NAIROBI, Kenya, Jul 16 – The Matatu Welfare Association has expressed concern over the current inspection crackdowns on matatus, saying the actions were hurting business, by disrupting efficient service to commuters.
The Association said it was prompted to lodge a complaint after a recent incident involving a crackdown mounted by traffic department officers and the Transport Licensing Board (TLB) in Naivasha left commuters stranded for several hours.
The association’s Vice Chairman John Katimbwa clarified that matatu owners do not object to their vehicles being inspected, but the manner in which the exercises are carried out.
“We are concerned with the current manner in which the traffic officers, TLB and vehicle inspection unit apply during the crackdowns meant to audit the safety compliance in the public service vehicle (PSV) transport sector.”
“The inspection teams should also take into consideration the safety of the passengers as well as their social economic welfare,” he added.
Chairman Dickson Mbugua raised the issue of excessive cash fines and stringent court notices placed on apprehended matatu drivers, saying that such measures were crude and farfetched.
“They normally demand Sh5,000 cash bail for the driver and Sh5,000 cash bail for the vehicle owner, who is not on the site. The notice to attend court bond should not be made for the following day because that driver may not be able to attend court. So it is natural justice that he be made to come to court in possibly a week,” he argued.
Mr Katimbwa also addressed the issue of TLB license suspensions and removal of number registration plates from matatus, arguing that it was a violation of the TLB Act.

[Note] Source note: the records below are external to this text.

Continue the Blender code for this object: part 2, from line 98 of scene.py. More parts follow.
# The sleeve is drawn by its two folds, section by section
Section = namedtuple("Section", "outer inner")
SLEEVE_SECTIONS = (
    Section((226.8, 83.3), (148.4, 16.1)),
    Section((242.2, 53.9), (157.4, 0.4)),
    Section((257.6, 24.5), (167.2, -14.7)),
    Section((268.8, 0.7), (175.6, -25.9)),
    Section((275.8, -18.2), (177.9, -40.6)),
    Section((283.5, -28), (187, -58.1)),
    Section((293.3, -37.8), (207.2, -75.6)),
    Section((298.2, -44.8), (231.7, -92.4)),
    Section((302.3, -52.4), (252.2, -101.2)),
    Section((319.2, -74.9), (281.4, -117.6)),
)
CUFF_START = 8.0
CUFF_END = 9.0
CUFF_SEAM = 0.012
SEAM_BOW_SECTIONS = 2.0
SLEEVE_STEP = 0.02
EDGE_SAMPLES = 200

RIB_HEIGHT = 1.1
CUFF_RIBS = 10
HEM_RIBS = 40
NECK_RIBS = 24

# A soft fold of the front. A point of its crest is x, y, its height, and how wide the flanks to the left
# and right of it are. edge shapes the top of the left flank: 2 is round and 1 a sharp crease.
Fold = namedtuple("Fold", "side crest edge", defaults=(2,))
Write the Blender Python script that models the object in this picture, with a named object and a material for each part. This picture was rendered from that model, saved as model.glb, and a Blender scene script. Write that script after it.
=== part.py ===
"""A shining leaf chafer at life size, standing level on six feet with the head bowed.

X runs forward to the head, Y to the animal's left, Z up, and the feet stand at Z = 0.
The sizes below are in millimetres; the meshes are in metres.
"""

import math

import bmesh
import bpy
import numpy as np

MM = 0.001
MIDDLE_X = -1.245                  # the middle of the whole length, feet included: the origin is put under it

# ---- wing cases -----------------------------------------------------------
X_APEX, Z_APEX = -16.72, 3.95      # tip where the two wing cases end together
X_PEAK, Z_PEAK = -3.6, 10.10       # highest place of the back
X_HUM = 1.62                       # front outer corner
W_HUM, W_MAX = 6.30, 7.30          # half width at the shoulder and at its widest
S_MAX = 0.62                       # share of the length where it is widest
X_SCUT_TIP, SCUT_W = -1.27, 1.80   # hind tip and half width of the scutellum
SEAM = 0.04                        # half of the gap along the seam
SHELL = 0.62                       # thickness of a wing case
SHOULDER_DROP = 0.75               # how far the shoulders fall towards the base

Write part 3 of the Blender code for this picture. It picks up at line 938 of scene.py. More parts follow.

“The current suspension of the non-compliant matatus is crude. The TLB act cap 404 stipulates that the PSV investor or owner should be warned strongly after repairing their PSV to the compliance standards. Only the recurrence for the violation of safety should be subjective to suspension,” he asserted.
He added that the association would take legal action or resort to stopping operations of public service vehicles if its matter was not addressed in a timely manner.
It is estimated that the matatu industry loses Sh1.8 billion in revenue every year as a result of corruption.
Launching initiatives like the Kitu Kidogo Out Project (KKOP) in response to corruption on the roads, Mr Katimbwa said has already started bearing fruit.
“We felt the industry was being fleeced of its hard-earned income hence the start of the KKOP. This business of council askaris arresting our crews any how is coming to an end. We are in talking terms where we are saying we don’t want that,” he said.
With close to 600 registered Saccos operating in the matatu industry, issues with extortion and in-fighting arise, fuelled by competition for customers and the desire to control certain routes.
Mr Mbugua said the industry has been adversely affected frustrating both owners and customers.
“The in-fighting like the one that took place recently in Garissa, is detrimental and retrogressive. Because once Saccos fight there is loss of income for the vehicles. There is a lot of inconvenience for the commuters. The economic activities for that region are stagnated. It is devastating and it should not happen.”